### PROBLEM STATEMENT
Would you quote the material below from its first line through the line containing "it lies on.", exactly and with both ends included?

### DATA BLOCK
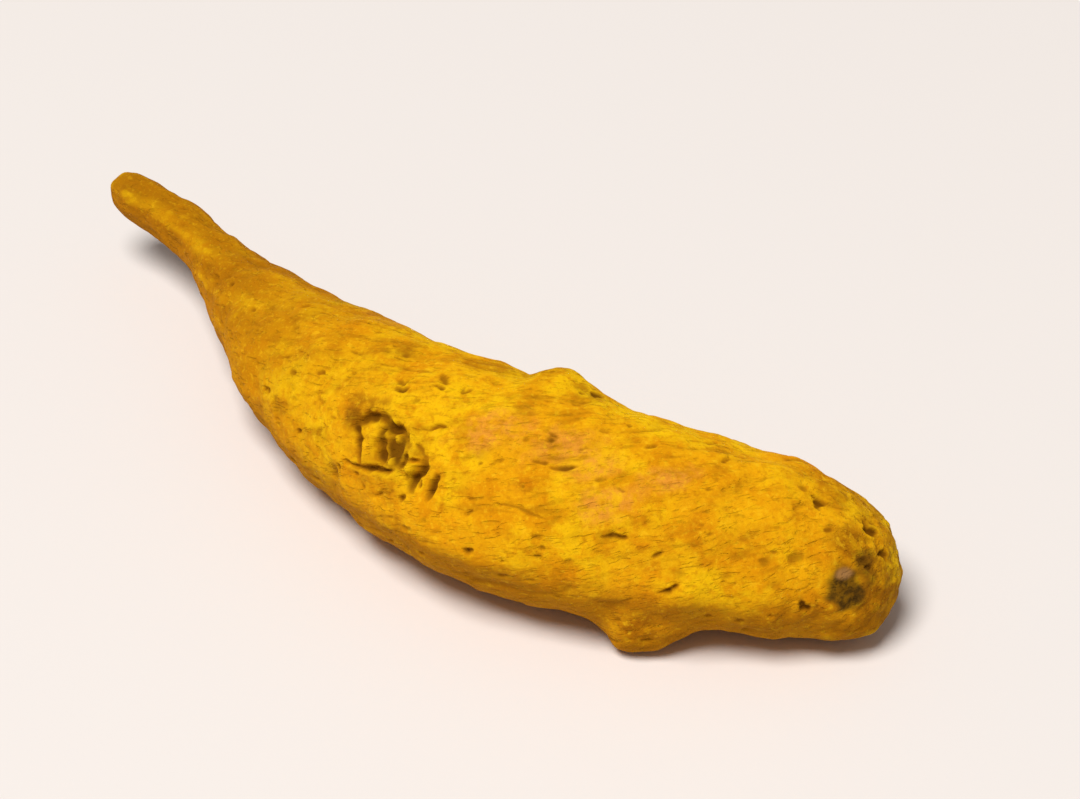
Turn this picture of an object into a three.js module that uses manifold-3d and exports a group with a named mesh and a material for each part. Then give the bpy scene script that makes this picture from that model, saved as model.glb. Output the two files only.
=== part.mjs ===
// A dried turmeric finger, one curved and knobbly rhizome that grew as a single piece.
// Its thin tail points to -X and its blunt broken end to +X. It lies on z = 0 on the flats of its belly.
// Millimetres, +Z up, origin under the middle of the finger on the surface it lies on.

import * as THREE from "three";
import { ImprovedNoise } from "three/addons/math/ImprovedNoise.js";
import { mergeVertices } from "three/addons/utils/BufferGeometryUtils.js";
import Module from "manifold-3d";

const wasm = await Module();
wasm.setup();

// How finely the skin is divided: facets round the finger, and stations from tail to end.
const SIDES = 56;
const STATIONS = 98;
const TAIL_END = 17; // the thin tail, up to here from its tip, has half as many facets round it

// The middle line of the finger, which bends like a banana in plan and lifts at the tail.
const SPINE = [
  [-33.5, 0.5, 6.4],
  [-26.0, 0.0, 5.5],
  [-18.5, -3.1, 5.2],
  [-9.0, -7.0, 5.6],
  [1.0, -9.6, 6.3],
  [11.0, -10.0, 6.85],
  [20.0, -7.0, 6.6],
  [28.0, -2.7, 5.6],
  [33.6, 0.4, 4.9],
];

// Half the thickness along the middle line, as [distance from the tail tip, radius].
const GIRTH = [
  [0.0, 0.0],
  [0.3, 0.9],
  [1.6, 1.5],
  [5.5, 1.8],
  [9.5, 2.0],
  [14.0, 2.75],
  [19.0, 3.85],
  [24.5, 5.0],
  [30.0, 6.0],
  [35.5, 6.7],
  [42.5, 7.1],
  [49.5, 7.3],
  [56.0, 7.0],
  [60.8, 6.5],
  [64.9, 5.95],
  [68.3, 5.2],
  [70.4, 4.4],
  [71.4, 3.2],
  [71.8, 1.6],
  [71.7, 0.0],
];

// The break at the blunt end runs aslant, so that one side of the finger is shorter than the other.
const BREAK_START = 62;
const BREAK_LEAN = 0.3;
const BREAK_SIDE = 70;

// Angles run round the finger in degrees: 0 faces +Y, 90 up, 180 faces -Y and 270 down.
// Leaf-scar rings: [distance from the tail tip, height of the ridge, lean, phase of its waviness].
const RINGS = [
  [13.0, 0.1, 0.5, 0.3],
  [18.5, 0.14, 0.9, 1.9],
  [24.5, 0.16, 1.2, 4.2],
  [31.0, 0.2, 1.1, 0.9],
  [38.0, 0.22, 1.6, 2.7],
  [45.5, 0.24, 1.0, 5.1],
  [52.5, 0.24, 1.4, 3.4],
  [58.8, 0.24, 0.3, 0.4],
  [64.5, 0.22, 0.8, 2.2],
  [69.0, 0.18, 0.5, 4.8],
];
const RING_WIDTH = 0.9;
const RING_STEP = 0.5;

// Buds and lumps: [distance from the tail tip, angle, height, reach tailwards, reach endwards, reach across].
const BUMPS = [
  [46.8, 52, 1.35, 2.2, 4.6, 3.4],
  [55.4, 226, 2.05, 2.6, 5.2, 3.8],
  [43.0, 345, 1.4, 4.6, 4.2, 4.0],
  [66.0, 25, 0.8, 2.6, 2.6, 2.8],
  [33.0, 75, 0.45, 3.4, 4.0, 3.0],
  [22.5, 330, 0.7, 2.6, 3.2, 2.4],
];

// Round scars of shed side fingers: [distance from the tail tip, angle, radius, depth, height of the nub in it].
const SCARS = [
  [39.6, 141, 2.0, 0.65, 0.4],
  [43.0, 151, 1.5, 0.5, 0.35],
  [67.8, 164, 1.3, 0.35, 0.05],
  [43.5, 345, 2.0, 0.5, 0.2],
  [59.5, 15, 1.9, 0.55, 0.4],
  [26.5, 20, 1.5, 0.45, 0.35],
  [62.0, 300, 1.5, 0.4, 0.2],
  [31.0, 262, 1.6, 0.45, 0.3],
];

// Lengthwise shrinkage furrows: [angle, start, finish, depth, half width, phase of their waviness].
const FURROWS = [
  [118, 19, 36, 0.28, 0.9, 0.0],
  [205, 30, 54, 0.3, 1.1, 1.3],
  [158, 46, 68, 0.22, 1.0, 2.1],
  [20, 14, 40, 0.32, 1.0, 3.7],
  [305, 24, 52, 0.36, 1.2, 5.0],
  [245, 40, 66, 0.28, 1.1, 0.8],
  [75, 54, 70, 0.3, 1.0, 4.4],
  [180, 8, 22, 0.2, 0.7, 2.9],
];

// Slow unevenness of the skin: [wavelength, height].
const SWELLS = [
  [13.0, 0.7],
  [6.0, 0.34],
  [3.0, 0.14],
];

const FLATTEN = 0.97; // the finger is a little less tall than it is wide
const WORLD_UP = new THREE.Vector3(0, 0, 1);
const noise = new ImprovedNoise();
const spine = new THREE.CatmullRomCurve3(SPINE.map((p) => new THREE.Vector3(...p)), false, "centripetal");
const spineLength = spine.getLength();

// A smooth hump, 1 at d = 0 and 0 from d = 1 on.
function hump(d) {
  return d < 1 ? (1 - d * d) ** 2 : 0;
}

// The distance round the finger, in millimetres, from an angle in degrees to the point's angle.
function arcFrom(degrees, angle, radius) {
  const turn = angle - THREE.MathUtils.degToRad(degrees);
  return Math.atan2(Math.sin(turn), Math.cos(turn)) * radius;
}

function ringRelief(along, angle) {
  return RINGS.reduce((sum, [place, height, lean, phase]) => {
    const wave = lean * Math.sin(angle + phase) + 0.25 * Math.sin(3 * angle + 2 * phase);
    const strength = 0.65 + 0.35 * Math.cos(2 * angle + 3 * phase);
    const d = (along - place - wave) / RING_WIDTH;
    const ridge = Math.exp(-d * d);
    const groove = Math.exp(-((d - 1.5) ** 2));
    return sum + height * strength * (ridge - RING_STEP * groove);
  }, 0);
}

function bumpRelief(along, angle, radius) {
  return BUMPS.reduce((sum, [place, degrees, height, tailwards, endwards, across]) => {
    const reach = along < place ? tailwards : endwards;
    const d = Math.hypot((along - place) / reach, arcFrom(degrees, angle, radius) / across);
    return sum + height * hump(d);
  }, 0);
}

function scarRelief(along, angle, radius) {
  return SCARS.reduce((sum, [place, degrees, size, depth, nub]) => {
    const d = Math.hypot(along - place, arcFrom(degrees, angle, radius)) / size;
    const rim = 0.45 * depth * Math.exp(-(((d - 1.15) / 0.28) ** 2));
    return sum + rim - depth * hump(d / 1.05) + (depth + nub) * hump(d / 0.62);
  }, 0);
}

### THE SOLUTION
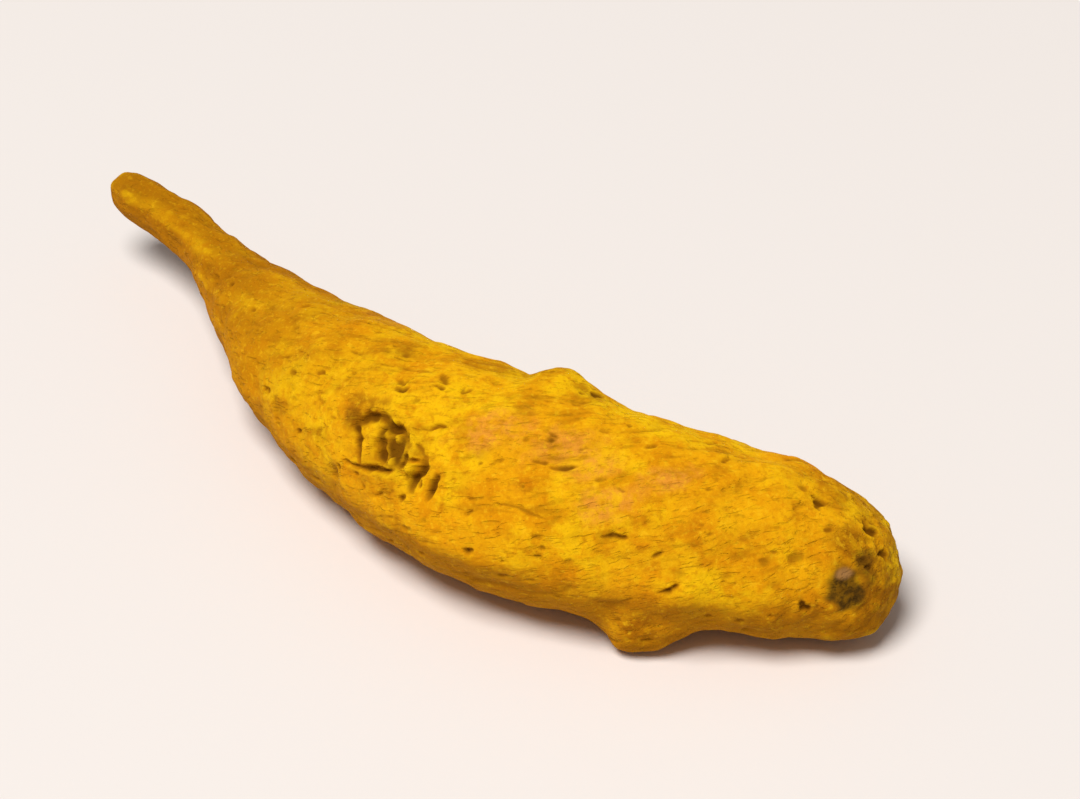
Turn this picture of an object into a three.js module that uses manifold-3d and exports a group with a named mesh and a material for each part. Then give the bpy scene script that makes this picture from that model, saved as model.glb. Output the two files only.
=== part.mjs ===
// A dried turmeric finger, one curved and knobbly rhizome that grew as a single piece.
// Its thin tail points to -X and its blunt broken end to +X. It lies on z = 0 on the flats of its belly.
// Millimetres, +Z up, origin under the middle of the finger on the surface it lies on.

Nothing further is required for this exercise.